→ **The problem**: Print each line of the listing once more, precisely as given.

→ **Supplied information**:
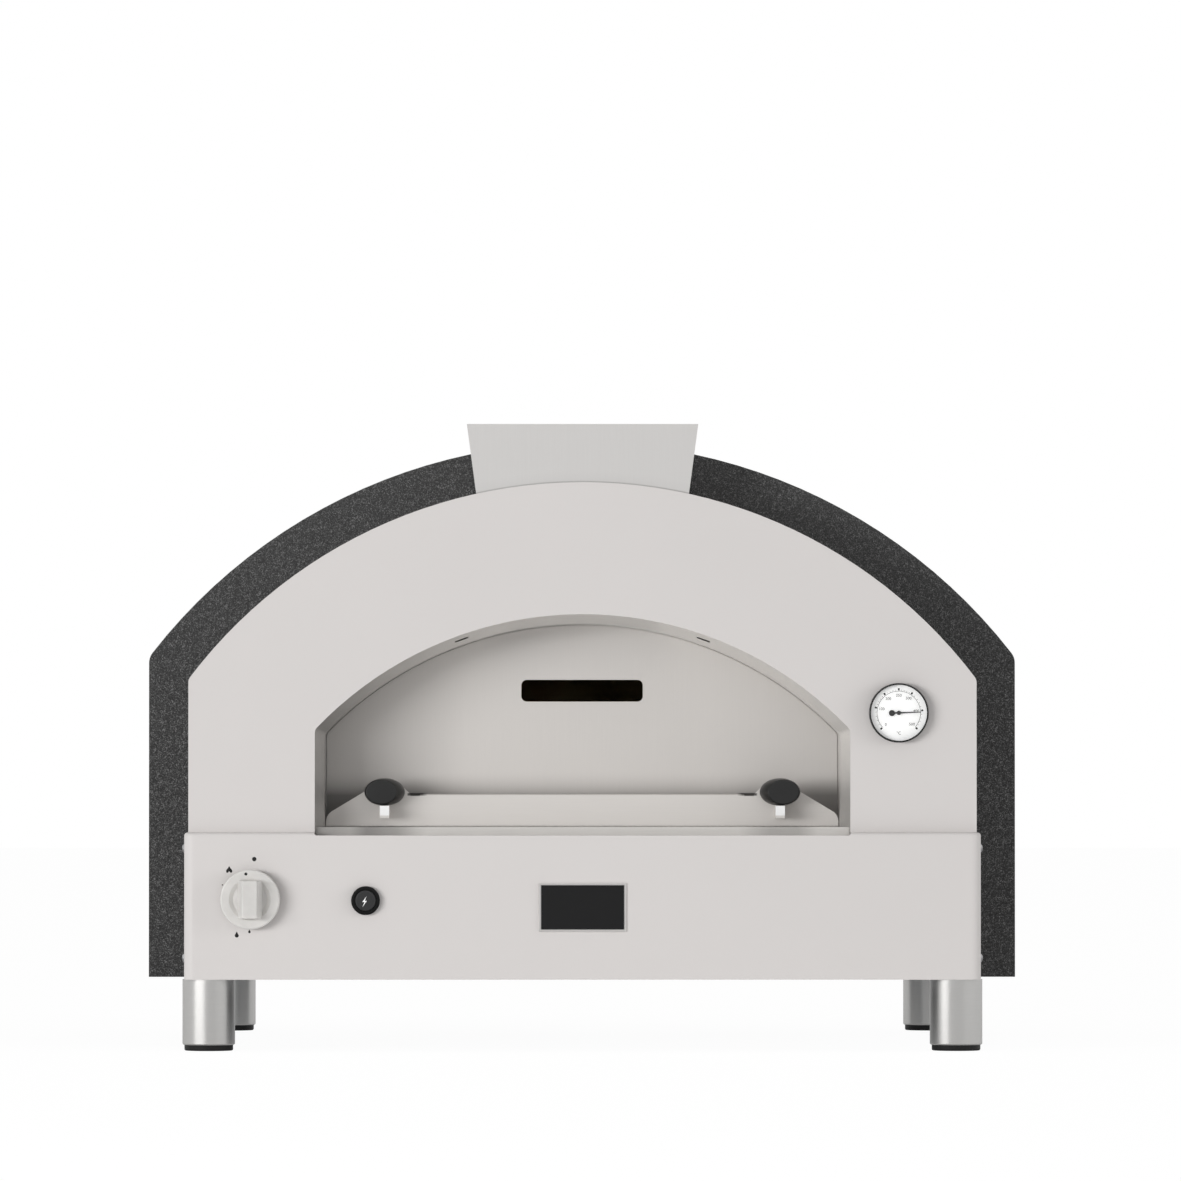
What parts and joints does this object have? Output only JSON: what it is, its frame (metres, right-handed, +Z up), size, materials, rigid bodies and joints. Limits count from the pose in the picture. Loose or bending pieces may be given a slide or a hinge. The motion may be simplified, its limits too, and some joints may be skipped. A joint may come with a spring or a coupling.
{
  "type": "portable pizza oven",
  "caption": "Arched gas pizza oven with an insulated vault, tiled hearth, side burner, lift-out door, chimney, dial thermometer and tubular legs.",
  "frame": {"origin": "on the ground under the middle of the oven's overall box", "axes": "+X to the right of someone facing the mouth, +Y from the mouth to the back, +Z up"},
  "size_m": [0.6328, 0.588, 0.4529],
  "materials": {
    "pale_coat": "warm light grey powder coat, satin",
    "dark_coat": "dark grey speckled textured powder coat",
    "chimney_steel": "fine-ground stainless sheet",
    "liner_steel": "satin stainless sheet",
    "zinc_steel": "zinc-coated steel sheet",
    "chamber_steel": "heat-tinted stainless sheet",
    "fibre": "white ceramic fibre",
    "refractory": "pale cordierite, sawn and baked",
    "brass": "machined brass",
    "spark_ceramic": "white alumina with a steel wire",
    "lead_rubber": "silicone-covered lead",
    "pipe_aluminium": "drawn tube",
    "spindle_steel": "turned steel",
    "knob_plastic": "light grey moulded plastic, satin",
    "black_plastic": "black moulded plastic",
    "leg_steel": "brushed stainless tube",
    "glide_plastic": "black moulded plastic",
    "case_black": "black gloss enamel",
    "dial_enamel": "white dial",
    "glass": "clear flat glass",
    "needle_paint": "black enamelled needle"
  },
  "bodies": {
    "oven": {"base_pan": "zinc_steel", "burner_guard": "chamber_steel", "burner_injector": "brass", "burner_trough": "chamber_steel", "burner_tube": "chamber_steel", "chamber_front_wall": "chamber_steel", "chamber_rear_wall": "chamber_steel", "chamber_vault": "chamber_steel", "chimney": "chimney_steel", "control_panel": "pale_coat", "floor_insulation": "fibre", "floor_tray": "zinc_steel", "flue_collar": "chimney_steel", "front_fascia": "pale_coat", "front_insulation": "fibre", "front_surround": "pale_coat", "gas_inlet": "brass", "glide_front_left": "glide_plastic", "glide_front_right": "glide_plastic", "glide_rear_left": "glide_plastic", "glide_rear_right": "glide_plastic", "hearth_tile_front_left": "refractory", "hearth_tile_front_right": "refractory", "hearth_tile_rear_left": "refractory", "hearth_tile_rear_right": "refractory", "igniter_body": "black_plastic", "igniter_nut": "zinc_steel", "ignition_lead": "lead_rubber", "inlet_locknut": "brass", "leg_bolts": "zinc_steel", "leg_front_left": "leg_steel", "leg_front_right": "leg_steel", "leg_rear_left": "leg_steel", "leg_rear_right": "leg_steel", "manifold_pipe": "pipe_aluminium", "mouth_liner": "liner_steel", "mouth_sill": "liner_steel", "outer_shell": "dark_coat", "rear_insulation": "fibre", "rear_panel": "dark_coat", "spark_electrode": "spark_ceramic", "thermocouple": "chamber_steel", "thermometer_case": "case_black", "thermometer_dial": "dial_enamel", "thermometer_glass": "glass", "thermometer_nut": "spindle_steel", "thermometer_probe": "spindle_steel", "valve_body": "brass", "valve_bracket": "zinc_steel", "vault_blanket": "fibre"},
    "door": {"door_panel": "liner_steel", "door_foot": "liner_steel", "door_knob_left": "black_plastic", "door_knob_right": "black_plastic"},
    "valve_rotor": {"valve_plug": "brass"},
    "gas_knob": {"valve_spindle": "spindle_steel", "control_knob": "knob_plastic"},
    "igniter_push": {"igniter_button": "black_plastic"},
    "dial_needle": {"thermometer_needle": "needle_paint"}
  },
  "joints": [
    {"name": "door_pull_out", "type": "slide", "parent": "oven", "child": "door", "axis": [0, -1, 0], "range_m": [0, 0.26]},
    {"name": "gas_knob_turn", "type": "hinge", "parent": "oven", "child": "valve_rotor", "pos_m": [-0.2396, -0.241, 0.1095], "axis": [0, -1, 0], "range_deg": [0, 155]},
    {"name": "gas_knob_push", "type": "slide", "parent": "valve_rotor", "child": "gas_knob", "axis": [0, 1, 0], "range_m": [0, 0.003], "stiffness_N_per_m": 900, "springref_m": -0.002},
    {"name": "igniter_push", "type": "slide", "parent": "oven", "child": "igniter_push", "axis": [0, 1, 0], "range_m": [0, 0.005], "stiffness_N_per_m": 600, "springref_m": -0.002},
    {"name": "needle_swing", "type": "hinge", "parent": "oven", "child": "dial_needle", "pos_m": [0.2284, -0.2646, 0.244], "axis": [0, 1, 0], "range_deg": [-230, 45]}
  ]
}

→ **Answer in full**:
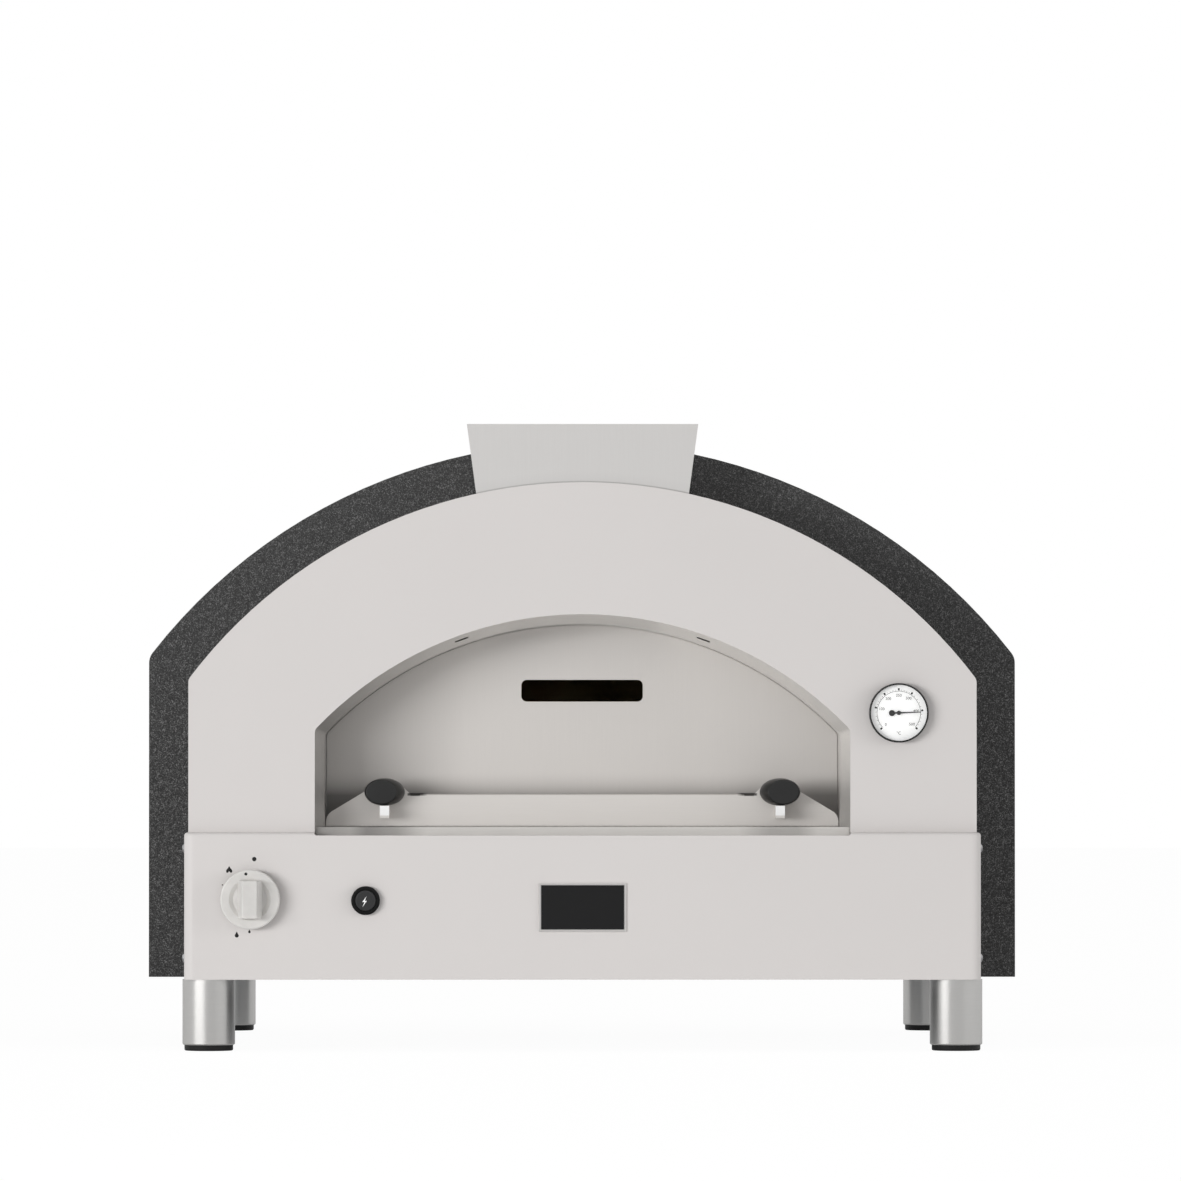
What parts and joints does this object have? Output only JSON: what it is, its frame (metres, right-handed, +Z up), size, materials, rigid bodies and joints. Limits count from the pose in the picture. Loose or bending pieces may be given a slide or a hinge. The motion may be simplified, its limits too, and some joints may be skipped. A joint may come with a spring or a coupling.
{
  "type": "portable pizza oven",
  "caption": "Arched gas pizza oven with an insulated vault, tiled hearth, side burner, lift-out door, chimney, dial thermometer and tubular legs.",
  "frame": {"origin": "on the ground under the middle of the oven's overall box", "axes": "+X to the right of someone facing the mouth, +Y from the mouth to the back, +Z up"},
  "size_m": [0.6328, 0.588, 0.4529],
  "materials": {
    "pale_coat": "warm light grey powder coat, satin",
    "dark_coat": "dark grey speckled textured powder coat",
    "chimney_steel": "fine-ground stainless sheet",
    "liner_steel": "satin stainless sheet",
    "zinc_steel": "zinc-coated steel sheet",
    "chamber_steel": "heat-tinted stainless sheet",
    "fibre": "white ceramic fibre",
    "refractory": "pale cordierite, sawn and baked",
    "brass": "machined brass",
    "spark_ceramic": "white alumina with a steel wire",
    "lead_rubber": "silicone-covered lead",
    "pipe_aluminium": "drawn tube",
    "spindle_steel": "turned steel",
    "knob_plastic": "light grey moulded plastic, satin",
    "black_plastic": "black moulded plastic",
    "leg_steel": "brushed stainless tube",
    "glide_plastic": "black moulded plastic",
    "case_black": "black gloss enamel",
    "dial_enamel": "white dial",
    "glass": "clear flat glass",
    "needle_paint": "black enamelled needle"
  },
  "bodies": {
    "oven": {"base_pan": "zinc_steel", "burner_guard": "chamber_steel", "burner_injector": "brass", "burner_trough": "chamber_steel", "burner_tube": "chamber_steel", "chamber_front_wall": "chamber_steel", "chamber_rear_wall": "chamber_steel", "chamber_vault": "chamber_steel", "chimney": "chimney_steel", "control_panel": "pale_coat", "floor_insulation": "fibre", "floor_tray": "zinc_steel", "flue_collar": "chimney_steel", "front_fascia": "pale_coat", "front_insulation": "fibre", "front_surround": "pale_coat", "gas_inlet": "brass", "glide_front_left": "glide_plastic", "glide_front_right": "glide_plastic", "glide_rear_left": "glide_plastic", "glide_rear_right": "glide_plastic", "hearth_tile_front_left": "refractory", "hearth_tile_front_right": "refractory", "hearth_tile_rear_left": "refractory", "hearth_tile_rear_right": "refractory", "igniter_body": "black_plastic", "igniter_nut": "zinc_steel", "ignition_lead": "lead_rubber", "inlet_locknut": "brass", "leg_bolts": "zinc_steel", "leg_front_left": "leg_steel", "leg_front_right": "leg_steel", "leg_rear_left": "leg_steel", "leg_rear_right": "leg_steel", "manifold_pipe": "pipe_aluminium", "mouth_liner": "liner_steel", "mouth_sill": "liner_steel", "outer_shell": "dark_coat", "rear_insulation": "fibre", "rear_panel": "dark_coat", "spark_electrode": "spark_ceramic", "thermocouple": "chamber_steel", "thermometer_case": "case_black", "thermometer_dial": "dial_enamel", "thermometer_glass": "glass", "thermometer_nut": "spindle_steel", "thermometer_probe": "spindle_steel", "valve_body": "brass", "valve_bracket": "zinc_steel", "vault_blanket": "fibre"},
    "door": {"door_panel": "liner_steel", "door_foot": "liner_steel", "door_knob_left": "black_plastic", "door_knob_right": "black_plastic"},
    "valve_rotor": {"valve_plug": "brass"},
    "gas_knob": {"valve_spindle": "spindle_steel", "control_knob": "knob_plastic"},
    "igniter_push": {"igniter_button": "black_plastic"},
    "dial_needle": {"thermometer_needle": "needle_paint"}
  },
  "joints": [
    {"name": "door_pull_out", "type": "slide", "parent": "oven", "child": "door", "axis": [0, -1, 0], "range_m": [0, 0.26]},
    {"name": "gas_knob_turn", "type": "hinge", "parent": "oven", "child": "valve_rotor", "pos_m": [-0.2396, -0.241, 0.1095], "axis": [0, -1, 0], "range_deg": [0, 155]},
    {"name": "gas_knob_push", "type": "slide", "parent": "valve_rotor", "child": "gas_knob", "axis": [0, 1, 0], "range_m": [0, 0.003], "stiffness_N_per_m": 900, "springref_m": -0.002},
    {"name": "igniter_push", "type": "slide", "parent": "oven", "child": "igniter_push", "axis": [0, 1, 0], "range_m": [0, 0.005], "stiffness_N_per_m": 600, "springref_m": -0.002},
    {"name": "needle_swing", "type": "hinge", "parent": "oven", "child": "dial_needle", "pos_m": [0.2284, -0.2646, 0.244], "axis": [0, 1, 0], "range_deg": [-230, 45]}
  ]
}